Package management: dbt ships with a package manager, which allows analysts to use and publish both public and private repositories of dbt code which can then be referenced by others.

This means analysts can leverage libraries that provide commonly-used macros like dbt_utils, or dataset-specific projects for software services like Snowplow and Stripe, to hit the ground running.

For more information, see Package Management.

Seed file loader: Often in analytics, raw values need to be mapped to a more readable value (e.g. converting a country-code to a country name) or enriched with static, or infrequently changing data (e.g. using revenue targets set each year to assess your actuals).

These data sources, known as seed files, can be saved as a CSV file in your project and loaded into your data warehouse through use of the seed command.

The documentation for the seed command can be found here.

Data snapshots: Often, records in a data source are mutable, in that they change over time. This can be difficult to handle in analytics if you want to reconstruct historic values.
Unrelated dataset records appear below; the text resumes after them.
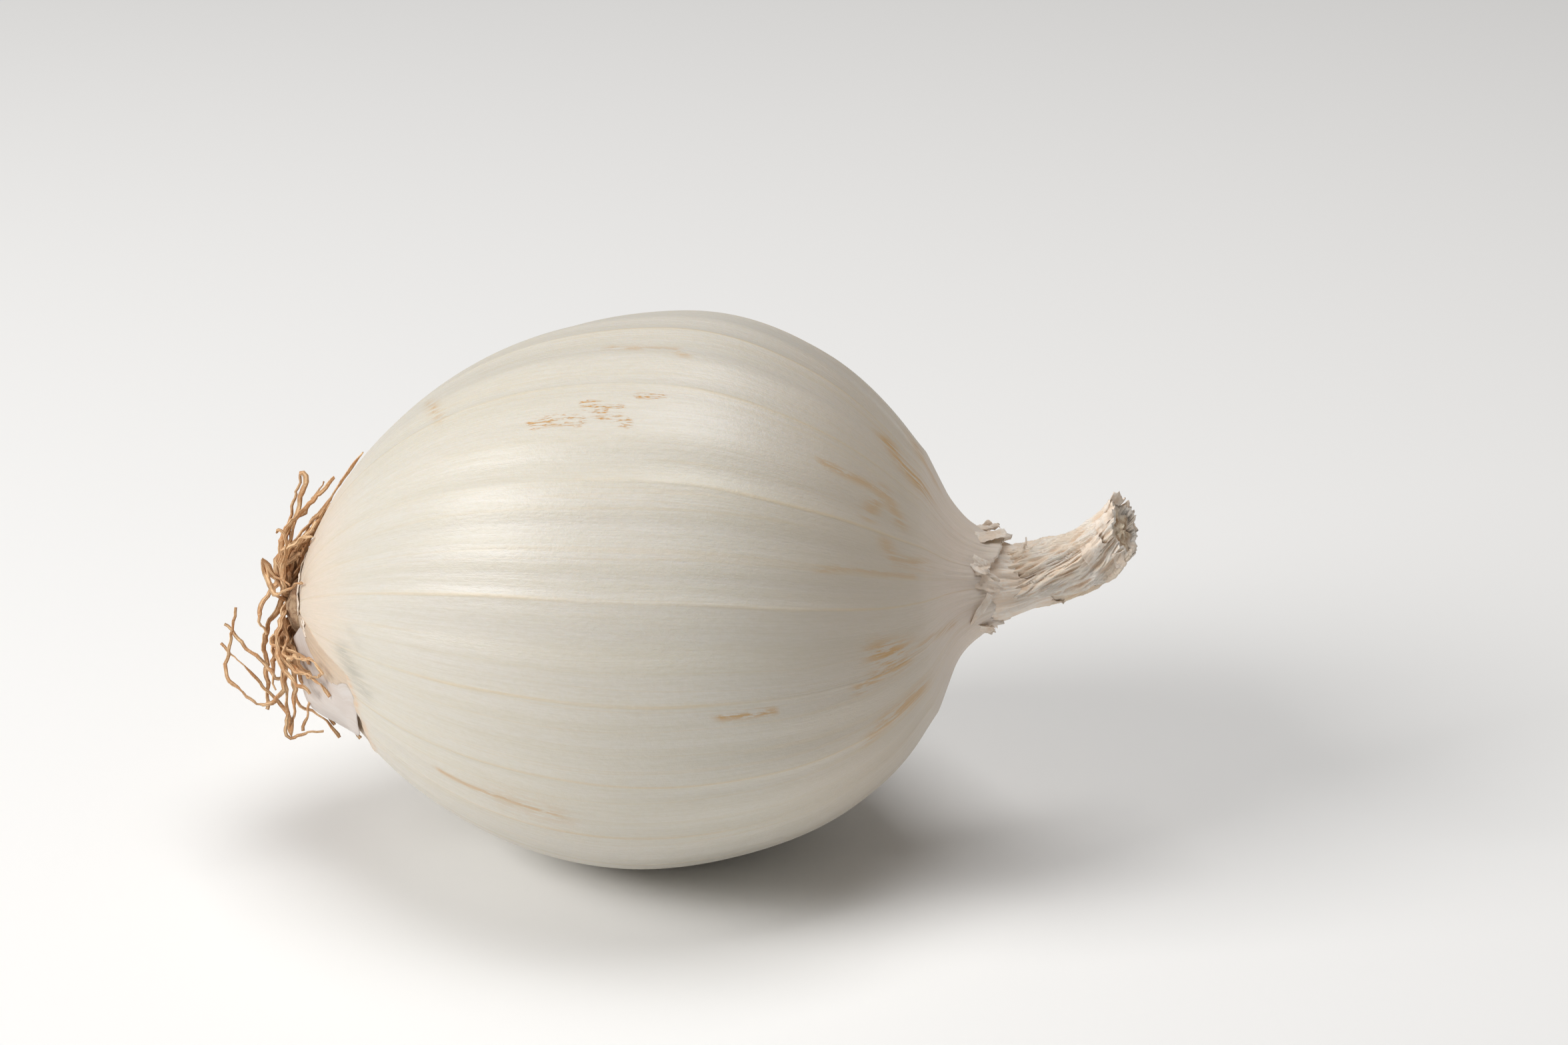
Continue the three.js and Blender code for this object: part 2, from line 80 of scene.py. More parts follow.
world = bpy.data.worlds.new("soft_room")
world.use_nodes = True
world.node_tree.nodes["Background"].inputs["Color"].default_value = ROOM_WHITE
world.node_tree.nodes["Background"].inputs["Strength"].default_value = ROOM_STRENGTH
bpy.context.scene.world = world
bpy.context.scene.view_settings.view_transform = "Standard"


def window(name, place, size, power, colour):
    """A soft rectangular light at place, facing the onion."""
    data = bpy.data.lights.new(name, "AREA")
    data.shape = "RECTANGLE"
    data.size = size[0]
    data.size_y = size[1]
    data.energy = power
    data.color = colour
    lamp = bpy.data.objects.new(name, data)
    lamp.location = place
    lamp.rotation_euler = (Vector(LIT_SPOT) - Vector(place)).to_track_quat("-Z", "Y").to_euler()
    bpy.context.scene.collection.objects.link(lamp)


window("left_window", place=(-0.8, -0.37, 0.62), size=(0.5, 0.45), power=8.0, colour=WINDOW_WHITE)
window("top_window", place=(0.1, 0.06, 1.05), size=(0.6, 0.6), power=5.7, colour=SKY_WHITE)

CAMERA_TARGET = Vector((0.020876, 0.006371, 0.048451))
CAMERA_AZIMUTH = math.radians(4.5)
CAMERA_ELEVATION = math.radians(24)
CAMERA_DISTANCE = 0.568

camera_data = bpy.data.cameras.new("camera")
camera_data.lens = 90
camera_data.sensor_width = 36
camera_back = Vector(
    (
        math.sin(CAMERA_AZIMUTH) * math.cos(CAMERA_ELEVATION),
        -math.cos(CAMERA_AZIMUTH) * math.cos(CAMERA_ELEVATION),
        math.sin(CAMERA_ELEVATION),
    )
)
camera = bpy.data.objects.new("camera", camera_data)
camera.location = CAMERA_TARGET + CAMERA_DISTANCE * camera_back
camera.rotation_euler = camera_back.to_track_quat("Z", "Y").to_euler()
bpy.context.scene.collection.objects.link(camera)
bpy.context.scene.camera = camera


# The bulb

# Fleshy leaf bases under a thin papery skin, which grew as one with them. The skin is one closed
# surface from the pocket for the root plate to the torn mouth round the neck, with a vein about
# every 20 degrees and low flutes between the veins. Places on it are in mm along its axis.

BELLY_RADIUS = 40.0
ROOT_LENGTH = 53.0
CROWN_LENGTH = 44.3
ROOT_FULLNESS = 0.65
SHOULDER_POWER = 2.15
COLLAR_RADIUS = 6.6
COLLAR_FLARE = 1.9
COLLAR_BLEND = 6.0
COLLAR_X = 44.0
MOUTH_X = 48.2
MOUTH_WALL = 0.5
SOCKET_RADIUS = 5.1
SOCKET_X = 43.0
POCKET_RADIUS = 4.9
POCKET_FLOOR = -49.3
VEIN_TWIST = math.radians(0.165)
AXIS_PITCH = math.radians(5)
AXIS_PLACE = (2.849, 0.637, 39.577)
AXIS_SAG = 0.8
CROWN_DROP = 0.6
CORNER_FILL = 1.8
RIB_HEIGHT = 0.13
BROAD_LOBE = 0.3
SMALL_LOBE = 0.2
BULB_SIDES = 432
ROW_STEP = 0.42
ROW_STEP_GAIN = 0.5
MOUTH_ROWS = 14
VEINS = (2, 20, 42, 66, 89, 111, 134, 158, 179, 198, 216, 236, 255, 276, 297, 317, 340)


def soft_step(value, low, high):
    """0 below low, 1 above high, smooth between."""
    share = np.clip((value - low) / (high - low), 0, 1)
    return share * share * (3 - 2 * share)


def bell(value, middle, width):
    """1 at the middle, falling off smoothly to both sides."""
    return np.exp(-(((value - middle) / width) ** 2))


def degrees_apart(angle, other):
    """How far an angle is past another one, the short way round."""
    return (angle - other + 180) % 360 - 180


def bulb_radius(x):
    """Distance in mm from the axis to the skin, a blunt cone to the roots, a shoulder to the neck."""
    x = np.asarray(x, float)
    root_half = BELLY_RADIUS * (1 - np.clip(-x / ROOT_LENGTH, 0, 1) ** 2) ** ROOT_FULLNESS
    share = np.clip(x / CROWN_LENGTH, 0, 1)
    shoulder = BELLY_RADIUS * np.sqrt(np.clip(1 - share**SHOULDER_POWER, 0, 1))
    flare = COLLAR_FLARE * np.exp((CROWN_LENGTH - 0.8 - np.maximum(x, 40)) / 2.2)
    collar = COLLAR_RADIUS + flare
    near = np.maximum(COLLAR_BLEND - np.abs(shoulder - collar), 0) / COLLAR_BLEND
    neck_half = np.maximum(shoulder, collar) + near * near * COLLAR_BLEND / 4
    return np.where(x < 0, root_half, neck_half)


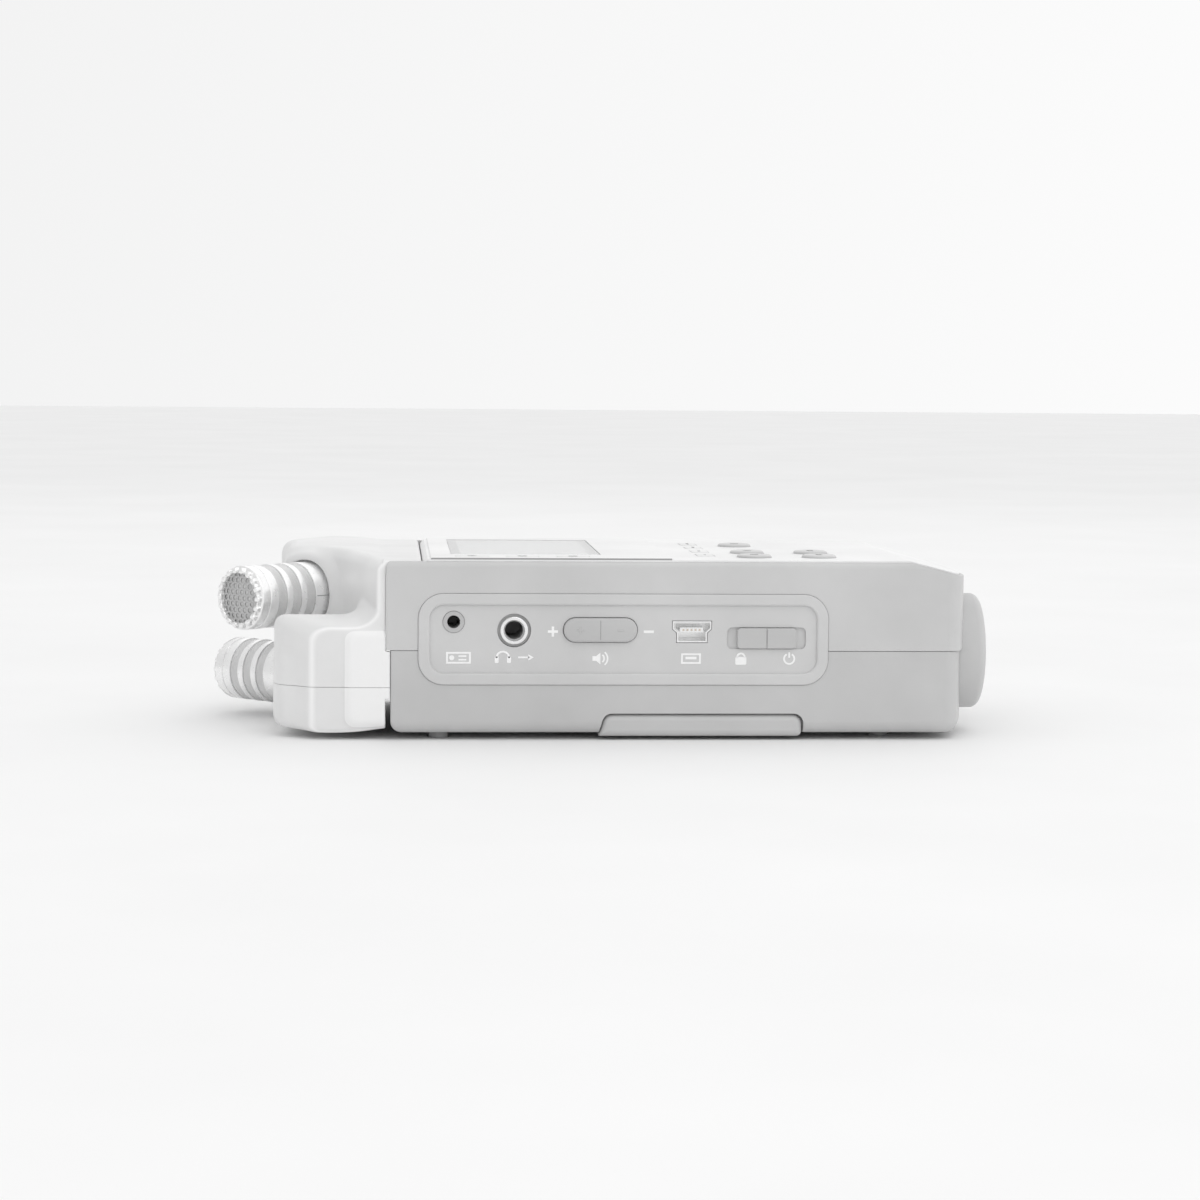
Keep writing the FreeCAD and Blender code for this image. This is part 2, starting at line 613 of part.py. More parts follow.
def menu_key():
    x, z = MENU_KEY_AT
    cap = rod((x, 31.8, z), (0, 1, 0), MENU_KEY_R, 3.9)
    return soften(cap, 0.5, lambda e: abs(e.BoundBox.YMin - 35.7) < 1e-3 and e.BoundBox.YLength < 1e-3)


def sd_door():
    x0, x1 = SD_DOOR_X
    z0, z1 = SD_DOOR_Z
    pin_z = z0 + 0.7
    plate = box(x0, x1, 33.8, 35.0, pin_z, z1)
    knuckle = rod((x0, 34.2, pin_z), (1, 0, 0), 0.7, x1 - x0)
    filler = box(x0, x1, 34.2, 35.0, pin_z - 0.55, pin_z)
    nail = rod(((x0 + x1) / 2 - 4, 35.35, z1 - 0.6), (1, 0, 0), 0.55, 8)
    pins = rod((x0 - 0.8, 34.2, pin_z), (1, 0, 0), 0.5, x1 - x0 + 1.6)
    return fuse(plate, knuckle, filler, pins).cut(nail)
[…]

dbt provides a mechanism to snapshot raw data for a point in time, through use of snapshots.

Understand raw data sources: Since dbt selects from raw data already loaded in your data warehouse, it's useful to understand the role of these tables and schemas within your warehouse. Defining raw data as a Source in dbt allows you to:

  • Document and test the data that is loaded into your warehouse
  • Check the freshness of your data against specified limits, to help identify upstream issues.
  • Understand which models depend on each data source.

Check out the documentation on Sources.

Who should use dbt?

dbt is appropriate for anyone who interacts with a data warehouse. It can be used by data engineers, data analysts and data scientists, or anyone that knows how to write select queries in SQL.

For dbt users that are new to programming, you may also need to spend some time getting to know the basics of the command line, and familiarizing yourself with git.

To make full use of dbt, it may also be beneficial to know some programming basics, such as for loops and if statements, to use Jinja effectively in your models.